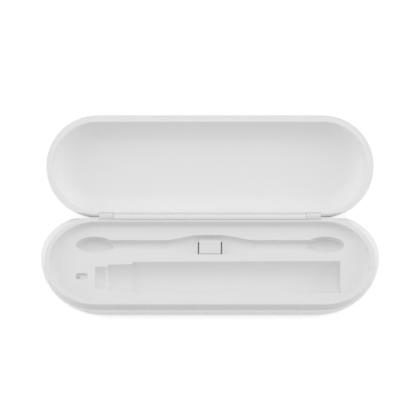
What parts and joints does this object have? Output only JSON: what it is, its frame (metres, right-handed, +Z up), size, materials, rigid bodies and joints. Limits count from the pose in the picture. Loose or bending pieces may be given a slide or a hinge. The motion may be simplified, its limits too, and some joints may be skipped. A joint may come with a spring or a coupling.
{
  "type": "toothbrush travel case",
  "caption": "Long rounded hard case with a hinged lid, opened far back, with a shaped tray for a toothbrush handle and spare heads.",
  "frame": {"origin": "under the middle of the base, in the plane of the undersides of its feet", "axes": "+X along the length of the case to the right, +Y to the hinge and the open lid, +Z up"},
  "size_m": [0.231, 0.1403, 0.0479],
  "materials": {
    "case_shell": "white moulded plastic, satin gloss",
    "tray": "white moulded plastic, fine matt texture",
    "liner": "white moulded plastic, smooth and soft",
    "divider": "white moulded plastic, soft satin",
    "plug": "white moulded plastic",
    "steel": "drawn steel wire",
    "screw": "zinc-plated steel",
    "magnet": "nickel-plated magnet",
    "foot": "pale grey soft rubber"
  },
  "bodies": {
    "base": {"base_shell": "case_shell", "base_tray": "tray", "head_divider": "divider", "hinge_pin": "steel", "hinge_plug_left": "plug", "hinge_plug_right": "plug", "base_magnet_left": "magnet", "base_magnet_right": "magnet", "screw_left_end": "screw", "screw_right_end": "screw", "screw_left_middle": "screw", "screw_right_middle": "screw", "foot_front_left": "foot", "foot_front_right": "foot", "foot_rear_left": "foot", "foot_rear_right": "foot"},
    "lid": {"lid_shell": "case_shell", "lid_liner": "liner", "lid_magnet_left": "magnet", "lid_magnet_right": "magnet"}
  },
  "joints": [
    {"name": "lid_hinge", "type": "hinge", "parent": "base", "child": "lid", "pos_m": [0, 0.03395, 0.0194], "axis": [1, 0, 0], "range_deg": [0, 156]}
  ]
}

★ ★ ★ ★ ★ ★ ★

CHALLENGE ▸
All of the data shown above must be copied exactly.

RESULT FOR THIS TASK ▸
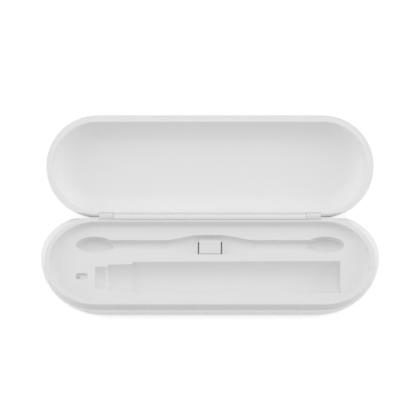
What parts and joints does this object have? Output only JSON: what it is, its frame (metres, right-handed, +Z up), size, materials, rigid bodies and joints. Limits count from the pose in the picture. Loose or bending pieces may be given a slide or a hinge. The motion may be simplified, its limits too, and some joints may be skipped. A joint may come with a spring or a coupling.
{
  "type": "toothbrush travel case",
  "caption": "Long rounded hard case with a hinged lid, opened far back, with a shaped tray for a toothbrush handle and spare heads.",
  "frame": {"origin": "under the middle of the base, in the plane of the undersides of its feet", "axes": "+X along the length of the case to the right, +Y to the hinge and the open lid, +Z up"},
  "size_m": [0.231, 0.1403, 0.0479],
  "materials": {
    "case_shell": "white moulded plastic, satin gloss",
    "tray": "white moulded plastic, fine matt texture",
    "liner": "white moulded plastic, smooth and soft",
    "divider": "white moulded plastic, soft satin",
    "plug": "white moulded plastic",
    "steel": "drawn steel wire",
    "screw": "zinc-plated steel",
    "magnet": "nickel-plated magnet",
    "foot": "pale grey soft rubber"
  },
  "bodies": {
    "base": {"base_shell": "case_shell", "base_tray": "tray", "head_divider": "divider", "hinge_pin": "steel", "hinge_plug_left": "plug", "hinge_plug_right": "plug", "base_magnet_left": "magnet", "base_magnet_right": "magnet", "screw_left_end": "screw", "screw_right_end": "screw", "screw_left_middle": "screw", "screw_right_middle": "screw", "foot_front_left": "foot", "foot_front_right": "foot", "foot_rear_left": "foot", "foot_rear_right": "foot"},
    "lid": {"lid_shell": "case_shell", "lid_liner": "liner", "lid_magnet_left": "magnet", "lid_magnet_right": "magnet"}
  },
  "joints": [
    {"name": "lid_hinge", "type": "hinge", "parent": "base", "child": "lid", "pos_m": [0, 0.03395, 0.0194], "axis": [1, 0, 0], "range_deg": [0, 156]}
  ]
}